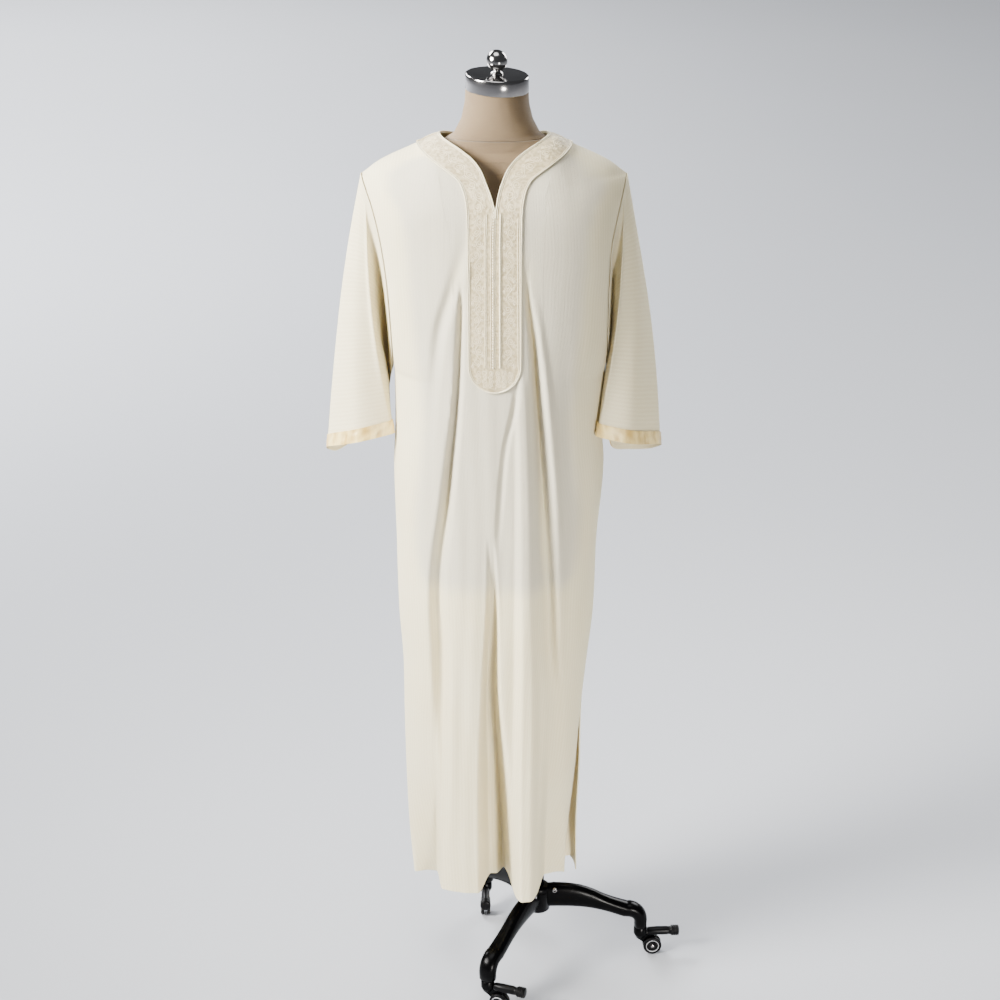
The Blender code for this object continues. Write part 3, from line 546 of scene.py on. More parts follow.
def piece(name, points, faces, places, material, behind=None):
    """A mesh object at the origin; places holds each point's place on the flat cloth, or is none."""
    mesh = bpy.data.meshes.new(name)
    mesh.from_pydata(np.asarray(points).tolist(), [], faces)
    # behind holds each point's painted shade of the form seen through the cloth.
    if behind is not None:
        mesh.attributes.new("painted_form_shade", "FLOAT", "POINT").data.foreach_set("value", behind)
    if places is not None:
        order = [corner for face in faces for corner in face]
        mesh.uv_layers.new(name="cut").data.foreach_set("uv", places.reshape(-1, 2)[order].ravel())
    work = bmesh.new()
    work.from_mesh(mesh)
    bmesh.ops.remove_doubles(work, verts=work.verts, dist=1e-6)
    bmesh.ops.recalc_face_normals(work, faces=work.faces)
    work.to_mesh(mesh)
    work.free()
    mesh.shade_smooth()
    mesh.set_sharp_from_angle(angle=radians(50))
    mesh.materials.append(material)
    return linked(name, mesh)


def linked(name, data):
    thing = bpy.data.objects.new(name, data)
    bpy.context.collection.objects.link(thing)
    return thing


def grid_faces(rows, columns, start=0):
    i, j = np.meshgrid(np.arange(rows - 1), np.arange(columns - 1), indexing="ij")
    first = (start + i * columns + j).ravel()
    return np.stack((first, first + 1, first + columns + 1, first + columns), axis=1)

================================

# Request:
Write down the full listing again, exactly.

# Full output:
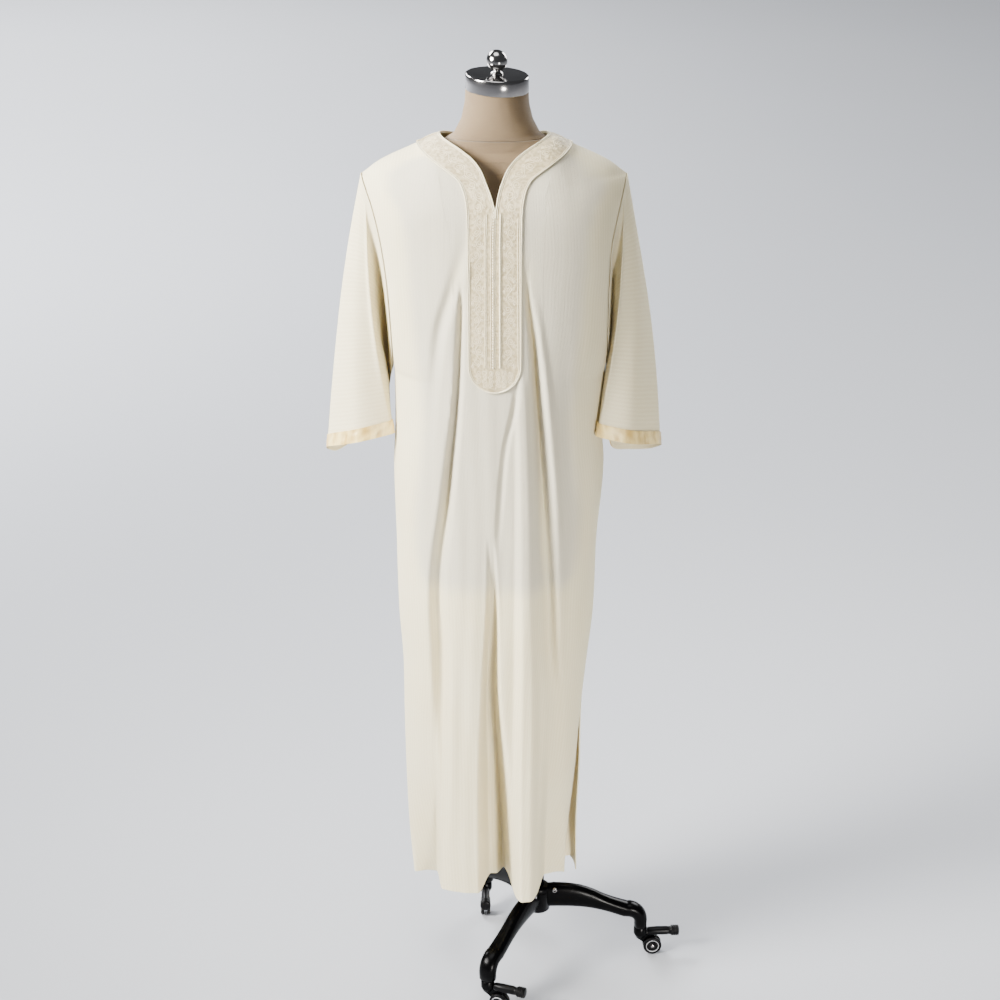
The Blender code for this object continues. Write part 3, from line 546 of scene.py on. More parts follow.
def piece(name, points, faces, places, material, behind=None):
    """A mesh object at the origin; places holds each point's place on the flat cloth, or is none."""
    mesh = bpy.data.meshes.new(name)
    mesh.from_pydata(np.asarray(points).tolist(), [], faces)
    # behind holds each point's painted shade of the form seen through the cloth.
    if behind is not None:
        mesh.attributes.new("painted_form_shade", "FLOAT", "POINT").data.foreach_set("value", behind)
    if places is not None:
        order = [corner for face in faces for corner in face]
        mesh.uv_layers.new(name="cut").data.foreach_set("uv", places.reshape(-1, 2)[order].ravel())
    work = bmesh.new()
    work.from_mesh(mesh)
    bmesh.ops.remove_doubles(work, verts=work.verts, dist=1e-6)
    bmesh.ops.recalc_face_normals(work, faces=work.faces)
    work.to_mesh(mesh)
    work.free()
    mesh.shade_smooth()
    mesh.set_sharp_from_angle(angle=radians(50))
    mesh.materials.append(material)
    return linked(name, mesh)


def linked(name, data):
    thing = bpy.data.objects.new(name, data)
    bpy.context.collection.objects.link(thing)
    return thing


def grid_faces(rows, columns, start=0):
    i, j = np.meshgrid(np.arange(rows - 1), np.arange(columns - 1), indexing="ij")
    first = (start + i * columns + j).ravel()
    return np.stack((first, first + 1, first + columns + 1, first + columns), axis=1)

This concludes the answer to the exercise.